Ich lehne mich sonst zurück und sage: „Welche Feinde?“.
Und bei aktiven Feinden ist es vielleicht sogar einfacher – weil es so klar ist.
Aber wie gehe ich mit „Jedermann“ um? Mit dem, der vielleicht nur stört? Dem, den ich ein wenig übergriffig empfinde? Dem Ungepflegten, dem, der nicht erbarmungswürdig aussieht? Dem, der mich anstrengt, mit seiner Art? Dem, dem ich nicht recht traue?
Damit ich mich nicht in der Weise verantwortlich fühle, wie Jesus es hier sagt, zähle ich diese Menschen einfach nicht als Feinde – und schon bin ich aus der Verantwortung heraus.
Denn: wie könnte ich allezeit und jedermann lieben?
Ist das nicht viel zu viel?
Ich nenne Wegmarken, die mir helfen:
Nicht den Ausgesuchten
Ich suche mir nicht aus, wer meine Aufmerksamkeit, meine Zuwendung, mein Ohr, mein Lieben braucht.
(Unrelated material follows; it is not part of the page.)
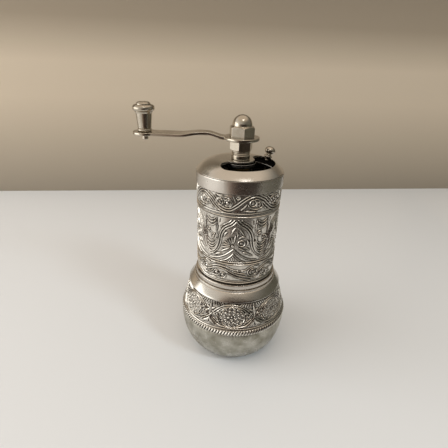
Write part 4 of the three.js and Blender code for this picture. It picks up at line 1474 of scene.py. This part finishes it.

Nicht jeder Mensch der Welt ist gemeint.
Sondern der, den Gott mir zeigt. Der, der nahe ist – dem ich nahe bin. Dem ich ein Gegenüber bin, dem ich nahe bin.
Dem, der mich kritisiert oder beschimpft. Der, der an meiner Gartenpforte vorbeigeht.
Ich suche mir nicht den zu Liebenden – er sucht mich.
Vergleiche meine Andachten zum barmherzigen Samariter dazu.
Z. B. Im Antlitz des Anderen
Jesus sagt dem Schriftgelehrten nicht, wer ihm der nächste ist. Er sagt: sieh, wem du nächster bist.
Einüben
Habe ich das Pochen des Herzens im Angesicht des anderen einmal gespürt, spüre ich es immer öfter und immer deutlicher.
Ich muss den Ausgeraubten nicht suchen – er ist an vielen Ecken des Alltags. Antworte ich ihm, reinigt dies die Ohren meines Herzens, die Augen meiner Seele.
Und nun kommt das eigentliche Geheimnis:
Der andere, der „graue Feind“, macht mich indirekt zu einem anderen Menschen. Zu dem Menschen, der ich aus mir selbst nicht werden kann.
Zu einem Menschen, der Jesus mehr und mehr ähnelt.
Und übrigens:
Jesus war nie überfordert, nie kraftlos oder ausgebrannt.
Alles, was ich aus einer Ähnlichkeit mit Ihm tue, erfüllt mich unmittelbar in der Tat ebenso mit der Kraft Gottes wie Ihn.
Es ist nur dieser Glaubensschritt nötig:
Gott sagt: Gib die Kraft, die vielleicht knappe Kraft, wo ich sie im anderen von dir erbitte. Dann – und erst dann – werde ich dich überschütten mit neuer, frischer Kraft.
Berge versetzen
Im Willen Gottes gibt es keinen Mangel.
Wenn ich Gottes Werk tue, erhalte ich Gottes Freude.
Der Berg ist immer das, was mir nicht ohne Glaube an Gott möglich ist.
Ohne Glaube an Gott muss ich meine Kraft einteilen und sparsam damit umgehen.
Selbst, wenn ich Gutes tue.
Denn es gibt auch den Glauben an die eigene Gutheit, die eigene Kraft.
Nur der Glaube an Gott ehrt Gott – und nur daraus speist sich die Welt.